Teacup AGN can be considered as a local prototype of combined influence of the AGN radiation and outflow on the surrounding matter on scales of the host galaxy and beyond in the high redshift Universe. These effects were considered in set of cosmological simulations (for instance, [86,87,88]). It is possible that [C ii]-emitted haloes recently discovered in star forming and AGN early galaxies at $z\sim 6$ [89,90,91] are evolutionary related with local EELRs considered in our review. New space telescope JWST is ushering in a new era of study AGN outflows and ionization cones in ‘cosmic noon’ period ($z=1-3$) as it was already demonstrated in the first published results [92,93].

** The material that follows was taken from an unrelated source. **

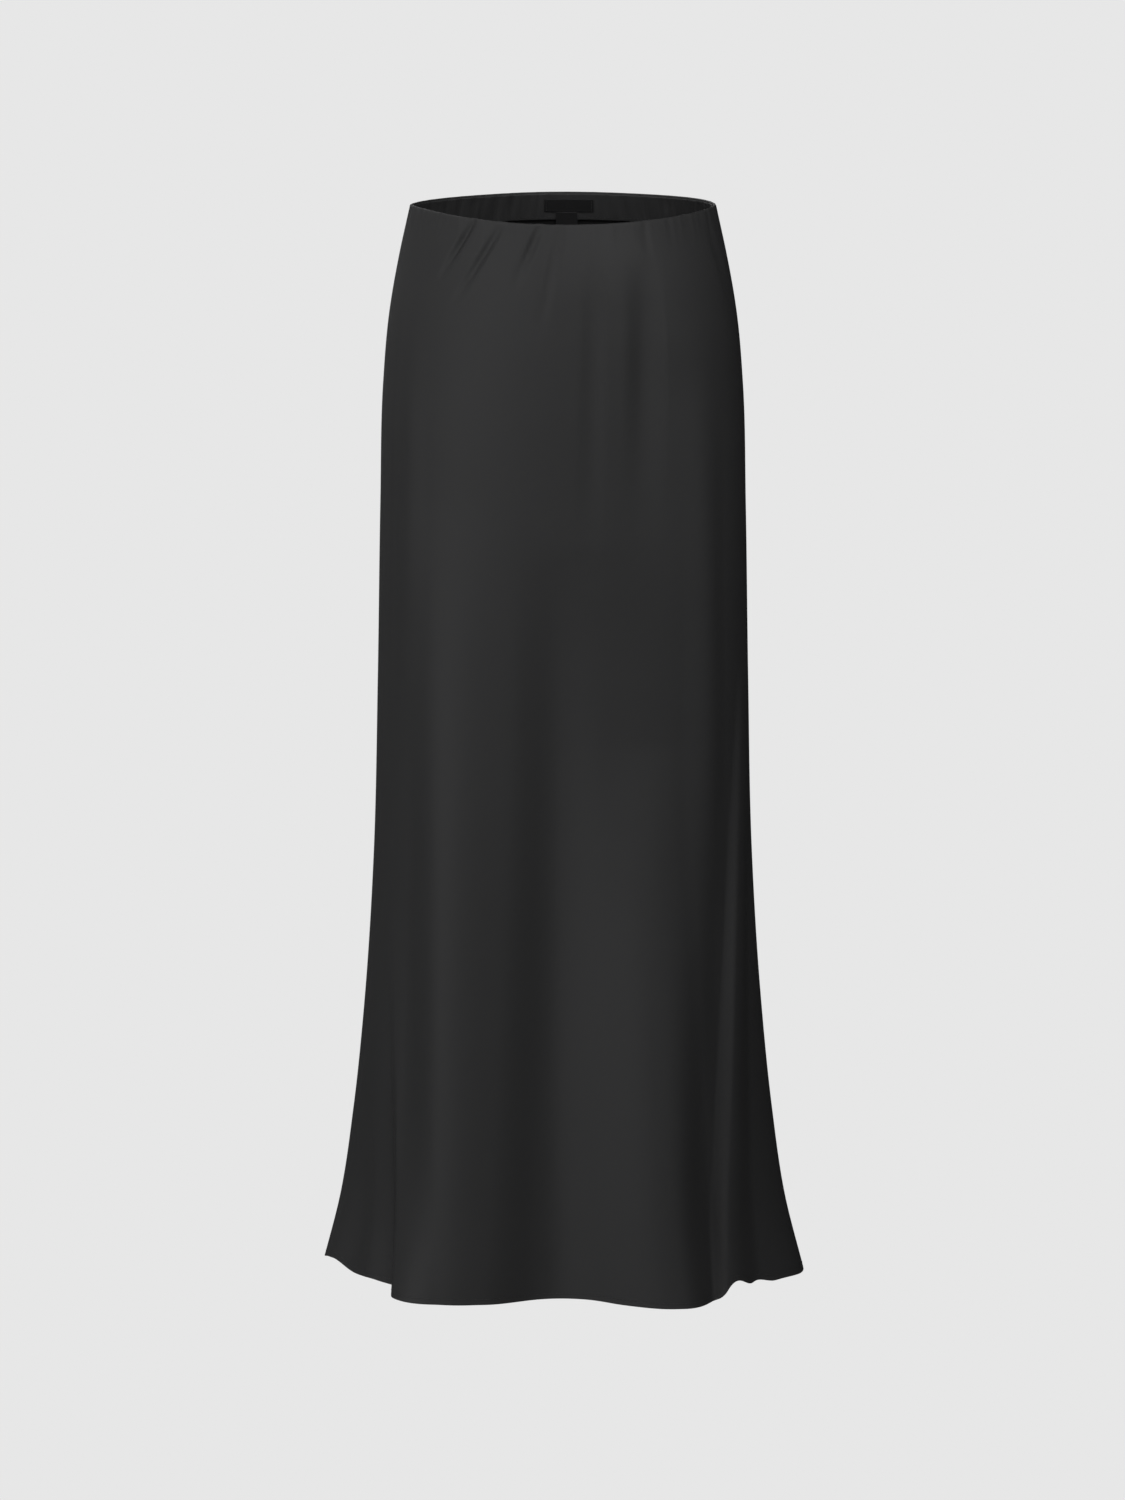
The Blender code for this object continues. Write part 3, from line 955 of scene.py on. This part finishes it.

7. Conclusions and Future Directions

The authors hope that in this brief review they have been able to show how observations of extended (and distant) emission clouds provide information about the kinematics and state of gas ionization at distances up to tens and even hundreds of kpc from the center of galaxies. The study of the active nucleus ionizing cones makes it possible to trace the processes of low-density cold gas accretion by galaxies with much better angular resolution than in H i to examine the activity history of a supermassive black hole on time scales of ${10}^4$–${10}^5$ years, and even to constrain the parameters of the accretion machine hidden inside the central parsec. Moreover, such studies are also relevant in the case of our own Galaxy.